— start of Information shown —

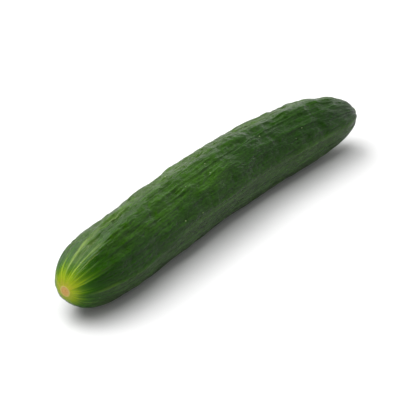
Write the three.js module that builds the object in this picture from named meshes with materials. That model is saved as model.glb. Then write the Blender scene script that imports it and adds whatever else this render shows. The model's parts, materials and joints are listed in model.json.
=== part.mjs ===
// A whole slicing cucumber, picked and lying on its side. It grew as one piece, so it is one
// closed solid: the ribbed green skin, the corky scar where the flower sat at the -X end, and the
// short cut stalk in its dimple at the +X end. Millimetres, +Z up. The bow lies in the XY plane
// with its outer side towards +Y, and the origin is under the middle of the fruit's box.
import * as THREE from 'three';
import { LoftGeometry } from 'three/addons/geometries/LoftGeometry.js';

// Driving dimensions. The radii and the bow are spaced evenly from the scar to the stalk.
const LENGTH = 299.7;
const RADII = [23.4, 23.7, 24.3, 23.5, 24.3];
const BOW = [-0.5, 3.4, 8.1, 12.2, 13.8, 10.9, 0.5];
const BLOSSOM_CAP = { length: 51.9, shoulder: 1.83, tip: 0.36 };
const STEM_CAP = { length: 78.5, shoulder: 2.14, tip: 0.45 };
const REST_DEPTH = 0.65;

// The fruit has five main ribs, one of them along the top, and a low one between each two. It
// rests on the flatter side between two main ribs.
const RIB_COUNT = 5;
const RIB_HEIGHT = 1.5;
const RIB_SOFTNESS = 0.03;
const SMALL_RIB_HEIGHT = 0.4;
const RIB_WANDER = 0.03;
const WAVE_HEIGHT = 0.25;

// Where the ribs lie, in degrees up from +Y: the top one, and the one low on the side. Both turn
// round the fruit near the scar, by the degrees listed from the scar to the stalk.
const TOP_RIB = 94;
const TOP_TURN = [25, 17, 7, 1, 0, 0, 0, 0, 0, 0, 0];
const SIDE_RIB = 172;
const SIDE_TURN = [0, 5, 12, 3, 0, 0, 0, 0, 2, 4, 4];
const SIDE_SPREAD = 38;

// The scar's rings run from the pip in its dish out over its rim: distance inside the tip, radius.
const SCAR_RINGS = [[0.25, 1.0], [0.5, 2.1], [-0.05, 2.7], [0.0, 3.2], [0.5, 3.7]];

// The stalk's rings run from the dimple's wall out to the cut face: distance past the tip, radius.
const STALK_RINGS = [[-1.6, 6.6], [-2.2, 5.0], [-2.1, 3.9], [-0.6, 3.4], [1.2, 3.6], [1.5, 3.3]];

const RING_COUNT = 64;
const POINTS_AROUND = 70;

const { clamp, degToRad, euclideanModulo } = THREE.MathUtils;
const bow = evenSpline(BOW);
const radius = evenSpline(RADII);
const topTurn = evenSpline(TOP_TURN.map(degToRad));
const sideTurn = evenSpline(SIDE_TURN.map(degToRad));

// A smooth curve through values spaced evenly along the fruit, as a function of 0 to 1.
function evenSpline(values) {
	const points = values.map((value, i) => new THREE.Vector2(i, value));
	const curve = new THREE.SplineCurve(points);
	return (s) => curve.getPoint(clamp(s, 0, 1)).y;
}

// How far a rounded end has opened out, from 0 at its tip to 1 where the body takes over.
function endCap(distance, cap) {
	const left = 1 - clamp(distance / cap.length, 0, 1);
	return Math.pow(1 - Math.pow(left, cap.shoulder), cap.tip);
}

function capFactor(s) {
	return endCap(s * LENGTH, BLOSSOM_CAP) * endCap((1 - s) * LENGTH, STEM_CAP);
}

// The middle line rises and falls with the radius, so that the underside lies on the floor.
function spinePoint(s) {
	return new THREE.Vector3((s - 0.5) * LENGTH, bow(s), radius(s) - REST_DEPTH);
}

// The directions across the fruit at s: level towards +Y, and up.
function crossAxes(s) {
	const step = 1e-3;
	const along = spinePoint(Math.min(s + step, 1)).sub(spinePoint(Math.max(s - step, 0)));
	const side = new THREE.Vector3(0, 0, 1).cross(along).normalize();
	const up = along.clone().cross(side).normalize();
	return { along: along.normalize(), side, up };
}

// The angle from the top rib. The ribs wander a little, and two of them turn near the scar.
function turned(s, angle) {
	const wander = RIB_WANDER * (Math.sin(5.1 * s + 2 * angle) + Math.sin(11.3 * s - 3 * angle));
	const fromTop = angle - degToRad(TOP_RIB);
	const turnOfTop = topTurn(s) * (0.5 + 0.5 * Math.cos(fromTop));
	const fromSide = euclideanModulo(angle - degToRad(SIDE_RIB) + Math.PI, 2 * Math.PI) - Math.PI;
	const turnOfSide = sideTurn(s) * Math.exp(-Math.pow(fromSide / degToRad(SIDE_SPREAD), 2));
	return fromTop - turnOfTop - turnOfSide + wander;
}

// So many crests round the fruit, each rounded over, with flatter sides between them.
function crests(s, angle, count) {
	return 0.5 - Math.sqrt(Math.pow(Math.sin(0.5 * count * turned(s, angle)), 2) + RIB_SOFTNESS);
}

// Height of the skin's relief at a place: the ribs, and a slow unevenness such as any fruit has.
function relief(s, angle) {
	const main = RIB_HEIGHT * (1 + 0.15 * Math.sin(3 * angle + 4 * s)) * crests(s, angle, RIB_COUNT);
	const small = SMALL_RIB_HEIGHT * crests(s, angle, 2 * RIB_COUNT);
	const wave = Math.sin(19 * s + 2 * angle) + 0.7 * Math.sin(31 * s - 3 * angle + 1);
	return main + small + WAVE_HEIGHT * wave;
}

// One ring of points square to the middle line. Anything below the floor is pressed flat on it.
function ring(s, offset, radiusAt) {
	const { along, side, up } = crossAxes(s);
	const centre = spinePoint(s).addScaledVector(along, offset);
	const points = [];
	for (let i = 0; i < POINTS_AROUND; i++) {
		const angle = degToRad(TOP_RIB) + (i / POINTS_AROUND) * 2 * Math.PI;
		const r = radiusAt(angle);
		const point = centre.clone();
		point.addScaledVector(side, r * Math.cos(angle));
		point.addScaledVector(up, r * Math.sin(angle));
		point.z = Math.max(point.z, 0);
		points.push(point);
	}
	return points;
}

// Rings crowd towards both ends, where the outline turns in.
function skinRings() {
	const rings = [];
	const scarEdge = SCAR_RINGS.at(-1)[1];
	const dimpleEdge = STALK_RINGS[0][1];
	for (let i = 1; i < RING_COUNT; i++) {
		const s = 0.5 - 0.5 * Math.cos((i / RING_COUNT) * Math.PI);
		const cap = capFactor(s);
		const smallest = s < 0.5 ? scarEdge : dimpleEdge;
		if (radius(s) * cap > smallest + 1) {
			rings.push(ring(s, 0, (angle) => cap * (radius(s) + relief(s, angle))));
		}
	}
	return rings;
}

const scar = SCAR_RINGS.map(([inside, r]) => ring(0, inside, () => r));
const stalk = STALK_RINGS.map(([past, r]) => ring(1, past, () => r));

const geometry = new LoftGeometry([...scar, ...skinRings(), ...stalk], { capStart: true, capEnd: true });
geometry.computeBoundingBox();
const middle = geometry.boundingBox.getCenter(new THREE.Vector3());
geometry.translate(-middle.x, -middle.y, -geometry.boundingBox.min.z);

const skin = new THREE.MeshStandardMaterial({ color: 0x35561c, roughness: 0.42, metalness: 0 });

const cucumber = new THREE.Mesh(geometry, skin);
cucumber.name = 'cucumber';

const group = new THREE.Group();
group.add(cucumber);

export default group;
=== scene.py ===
# %% [markdown]
# # A slicing cucumber
# A cucumber is one grown piece: a long green body with low ribs, a corky scar where the flower
# sat, and a short stalk where it was cut from the vine. It could be sculpted freely, but its
# ribs and wrinkles all run the same way, from the stalk to the scar. So the body is modelled
# straight, with the relief laid along it, and it is bent only at the end. The first cell loads
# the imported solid, which gives the place and the size that the finished body has to keep.

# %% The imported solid
import json
import math
import bpy
import numpy as np
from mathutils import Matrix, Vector

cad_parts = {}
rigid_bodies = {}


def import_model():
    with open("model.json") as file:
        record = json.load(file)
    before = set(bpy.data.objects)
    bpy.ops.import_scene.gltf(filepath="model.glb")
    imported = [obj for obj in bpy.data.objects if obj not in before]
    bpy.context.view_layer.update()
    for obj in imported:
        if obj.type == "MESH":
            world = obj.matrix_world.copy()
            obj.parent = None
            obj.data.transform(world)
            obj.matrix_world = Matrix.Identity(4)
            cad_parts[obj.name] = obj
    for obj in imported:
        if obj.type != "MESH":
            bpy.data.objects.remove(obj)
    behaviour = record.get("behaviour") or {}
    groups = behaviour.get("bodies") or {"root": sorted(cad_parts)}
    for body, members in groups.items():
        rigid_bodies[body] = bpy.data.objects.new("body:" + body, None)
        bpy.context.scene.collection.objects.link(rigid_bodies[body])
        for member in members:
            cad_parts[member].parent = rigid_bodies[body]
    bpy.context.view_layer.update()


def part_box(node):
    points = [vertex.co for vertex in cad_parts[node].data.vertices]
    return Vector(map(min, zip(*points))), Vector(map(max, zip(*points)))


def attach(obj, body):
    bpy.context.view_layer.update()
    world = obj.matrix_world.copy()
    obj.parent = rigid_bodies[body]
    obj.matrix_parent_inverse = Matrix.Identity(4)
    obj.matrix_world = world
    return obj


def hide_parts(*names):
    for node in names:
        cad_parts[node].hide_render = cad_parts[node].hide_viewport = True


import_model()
MM = 0.001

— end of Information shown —

__Aim__
Your task is to print the lines from the one containing "bpy.context.scene.collection.objects.link(rigid_bodies[body])" through the one containing "obj.parent = rigid_bodies[body]", exactly and with nothing added.

__Finished answer__
        bpy.context.scene.collection.objects.link(rigid_bodies[body])
        for member in members:
            cad_parts[member].parent = rigid_bodies[body]
    bpy.context.view_layer.update()


def part_box(node):
    points = [vertex.co for vertex in cad_parts[node].data.vertices]
    return Vector(map(min, zip(*points))), Vector(map(max, zip(*points)))


def attach(obj, body):
    bpy.context.view_layer.update()
    world = obj.matrix_world.copy()
    obj.parent = rigid_bodies[body]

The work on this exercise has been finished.